* **Task description**
Pick out each line with the word "into" from the material that follows.

* **Dataset content**
┌────────

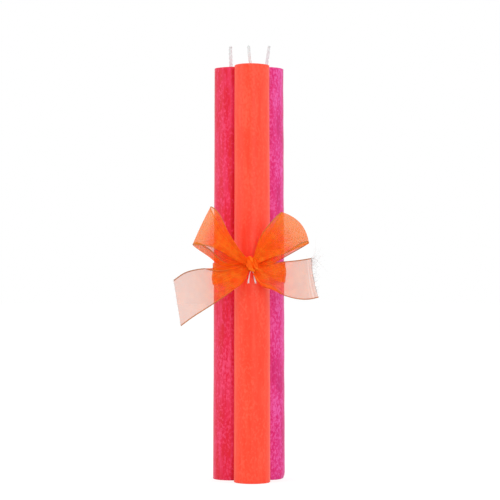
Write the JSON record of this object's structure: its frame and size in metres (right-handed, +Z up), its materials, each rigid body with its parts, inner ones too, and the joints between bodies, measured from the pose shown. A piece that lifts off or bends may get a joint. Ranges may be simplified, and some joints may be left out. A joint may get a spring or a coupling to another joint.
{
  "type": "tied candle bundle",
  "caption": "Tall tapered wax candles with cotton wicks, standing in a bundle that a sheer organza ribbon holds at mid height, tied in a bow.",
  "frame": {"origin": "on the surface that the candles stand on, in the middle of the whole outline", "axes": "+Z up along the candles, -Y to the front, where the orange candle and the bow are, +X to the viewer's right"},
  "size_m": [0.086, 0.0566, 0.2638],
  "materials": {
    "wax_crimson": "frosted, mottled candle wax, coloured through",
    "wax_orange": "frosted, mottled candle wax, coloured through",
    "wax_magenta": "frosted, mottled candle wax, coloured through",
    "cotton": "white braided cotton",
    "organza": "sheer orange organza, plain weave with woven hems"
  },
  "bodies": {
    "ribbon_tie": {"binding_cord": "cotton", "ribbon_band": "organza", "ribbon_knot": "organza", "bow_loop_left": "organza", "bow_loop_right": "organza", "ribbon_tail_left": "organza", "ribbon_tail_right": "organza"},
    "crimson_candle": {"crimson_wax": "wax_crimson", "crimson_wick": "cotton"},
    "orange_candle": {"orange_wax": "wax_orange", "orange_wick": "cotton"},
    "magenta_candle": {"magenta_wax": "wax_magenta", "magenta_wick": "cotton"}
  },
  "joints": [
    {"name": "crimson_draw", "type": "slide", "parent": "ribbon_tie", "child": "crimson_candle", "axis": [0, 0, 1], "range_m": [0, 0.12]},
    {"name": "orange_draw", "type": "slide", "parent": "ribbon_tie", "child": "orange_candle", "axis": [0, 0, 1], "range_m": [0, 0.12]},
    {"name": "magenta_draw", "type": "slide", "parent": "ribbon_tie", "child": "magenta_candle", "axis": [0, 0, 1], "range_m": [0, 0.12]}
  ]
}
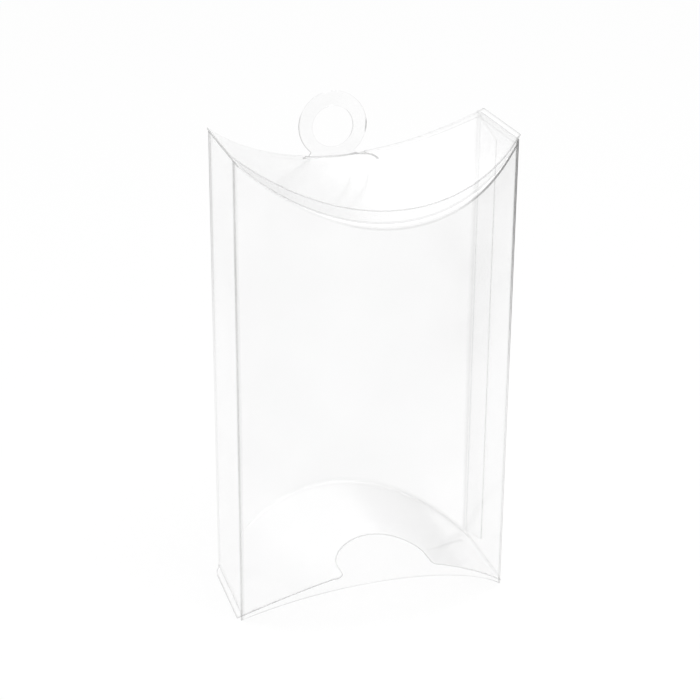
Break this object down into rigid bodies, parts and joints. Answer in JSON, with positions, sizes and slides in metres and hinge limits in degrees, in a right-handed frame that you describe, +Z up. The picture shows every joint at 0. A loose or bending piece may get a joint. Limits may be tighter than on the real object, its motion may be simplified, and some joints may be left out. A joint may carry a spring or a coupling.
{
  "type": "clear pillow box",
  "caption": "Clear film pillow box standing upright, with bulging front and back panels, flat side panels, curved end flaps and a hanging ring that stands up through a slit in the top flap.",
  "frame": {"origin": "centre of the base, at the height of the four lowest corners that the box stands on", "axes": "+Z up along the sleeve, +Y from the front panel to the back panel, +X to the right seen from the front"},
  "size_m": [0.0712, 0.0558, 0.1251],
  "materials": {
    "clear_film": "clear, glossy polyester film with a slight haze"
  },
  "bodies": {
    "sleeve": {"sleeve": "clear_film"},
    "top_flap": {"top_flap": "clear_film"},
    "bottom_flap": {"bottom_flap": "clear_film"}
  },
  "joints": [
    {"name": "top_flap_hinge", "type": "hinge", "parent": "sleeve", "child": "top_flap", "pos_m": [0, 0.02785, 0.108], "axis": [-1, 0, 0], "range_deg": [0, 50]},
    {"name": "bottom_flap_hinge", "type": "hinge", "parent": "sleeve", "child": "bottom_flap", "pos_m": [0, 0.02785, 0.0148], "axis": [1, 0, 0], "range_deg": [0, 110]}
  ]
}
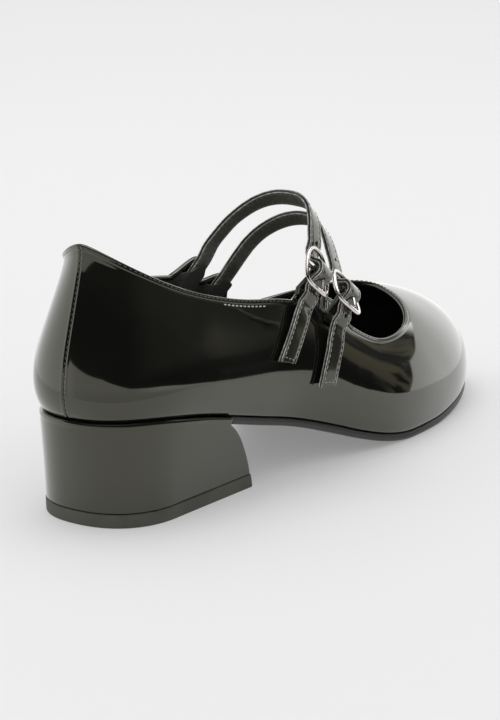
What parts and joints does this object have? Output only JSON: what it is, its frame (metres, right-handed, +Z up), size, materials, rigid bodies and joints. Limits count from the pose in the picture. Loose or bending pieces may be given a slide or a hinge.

└────────
┌────────

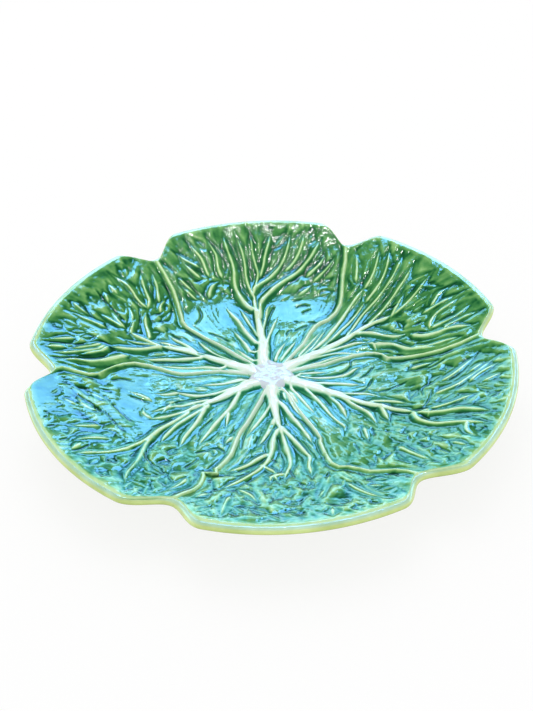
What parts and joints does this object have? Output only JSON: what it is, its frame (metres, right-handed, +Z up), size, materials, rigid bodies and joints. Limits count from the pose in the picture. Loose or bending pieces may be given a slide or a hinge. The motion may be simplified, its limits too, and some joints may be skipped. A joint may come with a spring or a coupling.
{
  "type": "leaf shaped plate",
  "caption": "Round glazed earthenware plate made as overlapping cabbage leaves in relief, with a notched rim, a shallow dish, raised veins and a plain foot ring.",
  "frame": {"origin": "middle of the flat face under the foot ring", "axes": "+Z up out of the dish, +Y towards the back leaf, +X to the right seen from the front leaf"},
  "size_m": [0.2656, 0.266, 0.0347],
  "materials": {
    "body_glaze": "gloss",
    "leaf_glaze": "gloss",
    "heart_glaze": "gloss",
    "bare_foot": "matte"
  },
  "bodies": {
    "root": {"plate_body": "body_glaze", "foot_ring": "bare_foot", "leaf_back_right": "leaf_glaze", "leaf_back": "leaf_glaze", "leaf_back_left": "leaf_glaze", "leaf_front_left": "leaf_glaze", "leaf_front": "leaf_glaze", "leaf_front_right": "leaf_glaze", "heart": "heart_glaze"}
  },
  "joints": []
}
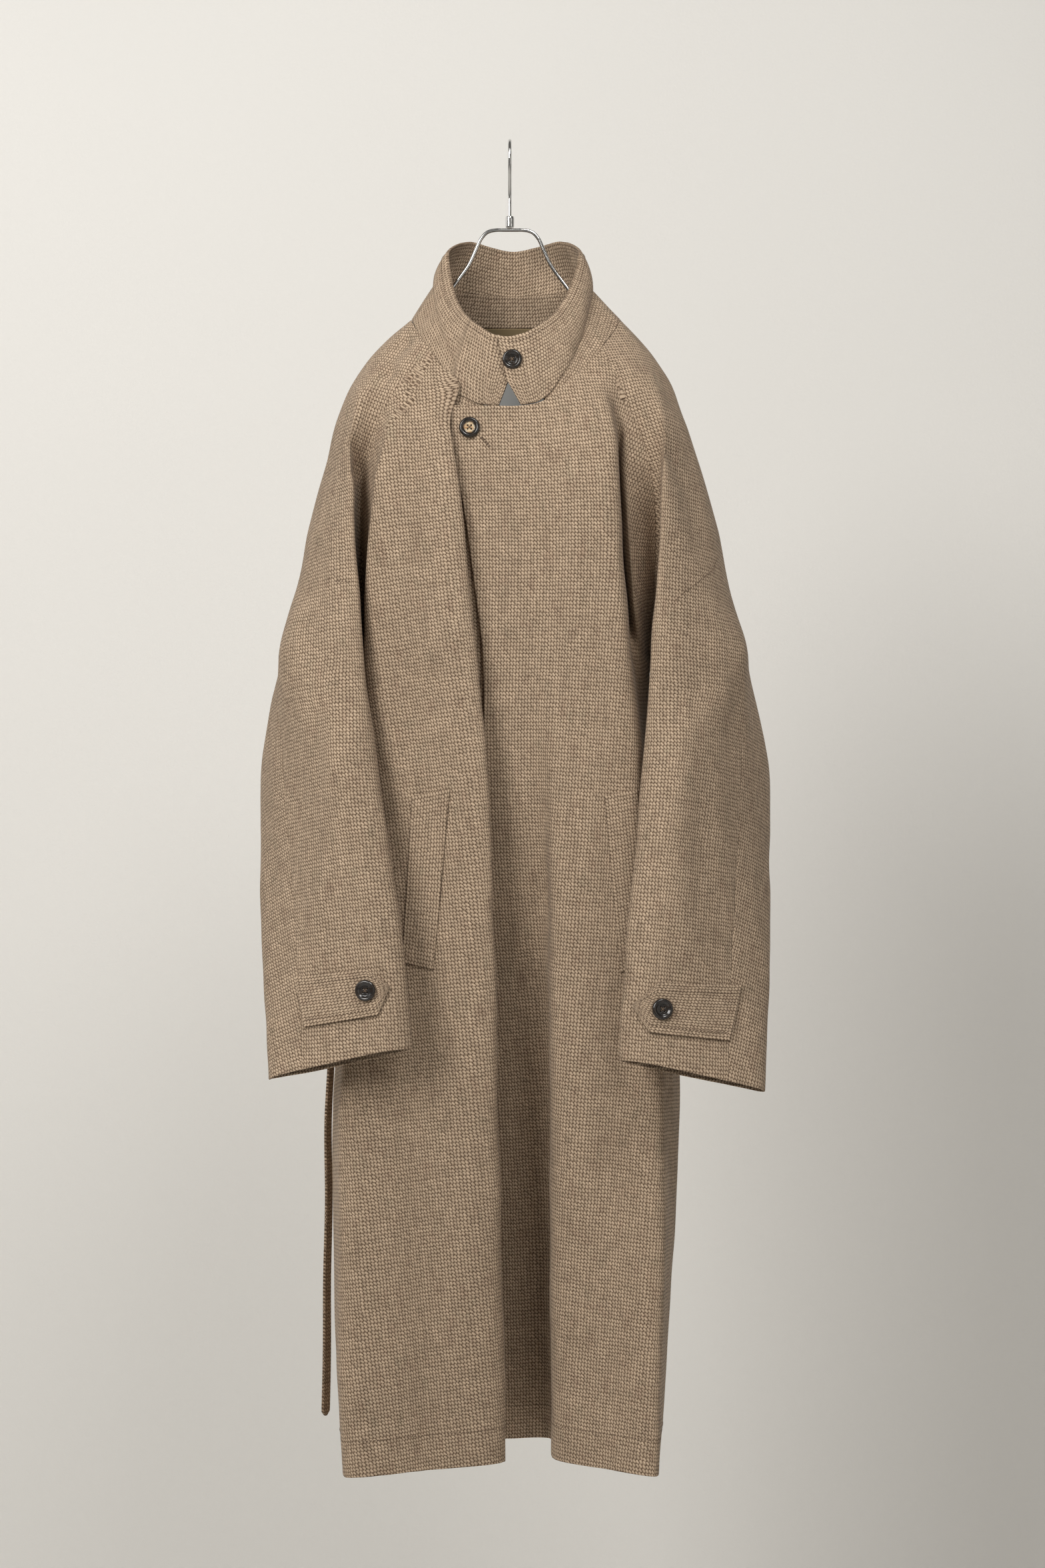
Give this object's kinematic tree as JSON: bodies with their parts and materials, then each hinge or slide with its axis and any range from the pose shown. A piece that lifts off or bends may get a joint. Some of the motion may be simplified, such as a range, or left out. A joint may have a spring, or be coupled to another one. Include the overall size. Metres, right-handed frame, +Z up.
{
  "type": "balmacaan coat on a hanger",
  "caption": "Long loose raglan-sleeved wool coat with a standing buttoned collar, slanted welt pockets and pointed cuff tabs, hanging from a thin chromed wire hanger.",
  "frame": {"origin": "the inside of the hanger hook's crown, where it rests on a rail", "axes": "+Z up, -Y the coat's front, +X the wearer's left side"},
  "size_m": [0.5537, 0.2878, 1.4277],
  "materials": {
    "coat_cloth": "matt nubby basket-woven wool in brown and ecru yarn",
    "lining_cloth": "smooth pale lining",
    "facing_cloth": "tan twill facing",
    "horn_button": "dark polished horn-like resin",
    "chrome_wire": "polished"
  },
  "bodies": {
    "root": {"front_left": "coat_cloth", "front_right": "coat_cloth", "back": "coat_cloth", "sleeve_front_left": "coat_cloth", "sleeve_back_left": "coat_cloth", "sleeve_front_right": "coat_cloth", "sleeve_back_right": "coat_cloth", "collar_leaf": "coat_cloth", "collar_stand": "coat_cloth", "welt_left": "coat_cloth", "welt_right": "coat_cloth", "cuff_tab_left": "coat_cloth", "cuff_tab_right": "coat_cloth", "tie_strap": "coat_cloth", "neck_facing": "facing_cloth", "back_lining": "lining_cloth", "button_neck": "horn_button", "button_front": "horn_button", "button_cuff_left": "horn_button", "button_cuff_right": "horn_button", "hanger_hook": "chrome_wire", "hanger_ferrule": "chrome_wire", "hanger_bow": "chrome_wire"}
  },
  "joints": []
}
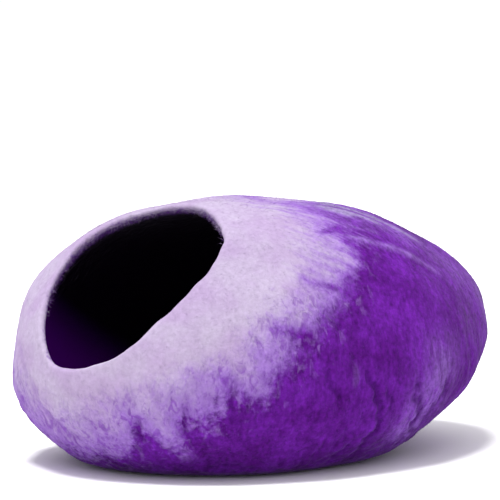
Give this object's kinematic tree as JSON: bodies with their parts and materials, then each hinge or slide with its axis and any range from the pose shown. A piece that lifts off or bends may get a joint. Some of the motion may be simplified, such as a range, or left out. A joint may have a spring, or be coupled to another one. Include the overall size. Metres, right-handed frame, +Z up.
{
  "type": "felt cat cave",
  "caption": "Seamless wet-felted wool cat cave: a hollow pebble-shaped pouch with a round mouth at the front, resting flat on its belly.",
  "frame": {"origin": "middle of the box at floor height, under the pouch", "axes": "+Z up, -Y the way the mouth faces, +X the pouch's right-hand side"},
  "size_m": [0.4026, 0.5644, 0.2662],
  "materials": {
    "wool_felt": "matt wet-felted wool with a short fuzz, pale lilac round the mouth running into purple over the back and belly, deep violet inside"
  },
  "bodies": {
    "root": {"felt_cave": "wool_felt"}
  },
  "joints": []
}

└────────

* **Result of this task**
Break this object down into rigid bodies, parts and joints. Answer in JSON, with positions, sizes and slides in metres and hinge limits in degrees, in a right-handed frame that you describe, +Z up. The picture shows every joint at 0. A loose or bending piece may get a joint. Limits may be tighter than on the real object, its motion may be simplified, and some joints may be left out. A joint may carry a spring or a coupling.
    "wool_felt": "matt wet-felted wool with a short fuzz, pale lilac round the mouth running into purple over the back and belly, deep violet inside"